As the home buying process nears the closing, both buyers and sellers need to prepare for the appraisal. This often the last step the lender requires before approving financing for the buyer, so it’s an important part of the home sale process.
What is an Appraisal?
An appraisal is an unbiased, professional evaluation of the value of a home or other piece of real estate. It takes a look at the property, its physical characteristics and the local market conditions to determine the fair market value of a property.
How Is an Appraisal Different from an Inspection?
The appraisal is similar to an inspection, but it is a separate step. In an inspection, the inspector is looking at details about the home and its condition that make it safe or unsafe to live in. The inspector is also comparing the home to current building codes to make sure the home is up to current safety standards.
An appraiser is simply looking at the home’s market value. The appraiser has rigorous training to learn how to evaluate property values and puts that to work to evaluate yours.
How Does the Home’s Appraisal Impact the Home’s Sale?
Lenders want to know that they’re lending no more than the home’s actual value, because they don’t want to have a borrower upside down in a home loan at any point.

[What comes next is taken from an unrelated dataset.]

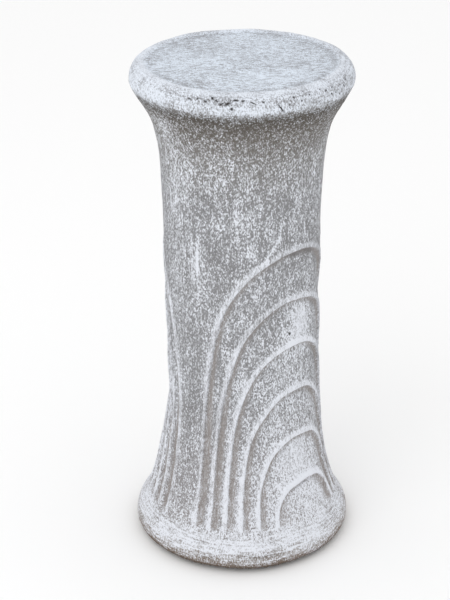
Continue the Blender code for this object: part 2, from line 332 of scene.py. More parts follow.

If the home does not appraise for what the buyer is offering, the loan amount will not be approved. This either means the buyer can walk away or the buyer and seller can renegotiate the terms to match the appraised value.
How to Improve the Appraisal Value on a Home
Sellers who are worried that a home may appraise too low can take some steps to improve the appraisal value. Repairing cracks in the plaster or stains on the wall, for instance, before the appraisal can help improve its value. Odors and staining on the carpeting should also be addressed before the appraiser comes. Improving curb appeal and showing details about improvements and repairs that are high in value are also helpful in boosting the home’s potential value.
The home appraisal is a critical step, and often one of the last hurdles between initial offer and closing. Both sellers and buyers need to understand this step, so they can avoid unhappy surprises when the appraisal report comes back. If a home is competitively priced and well taken care of, the appraisal shouldn’t be a problem in the overall sale of the home.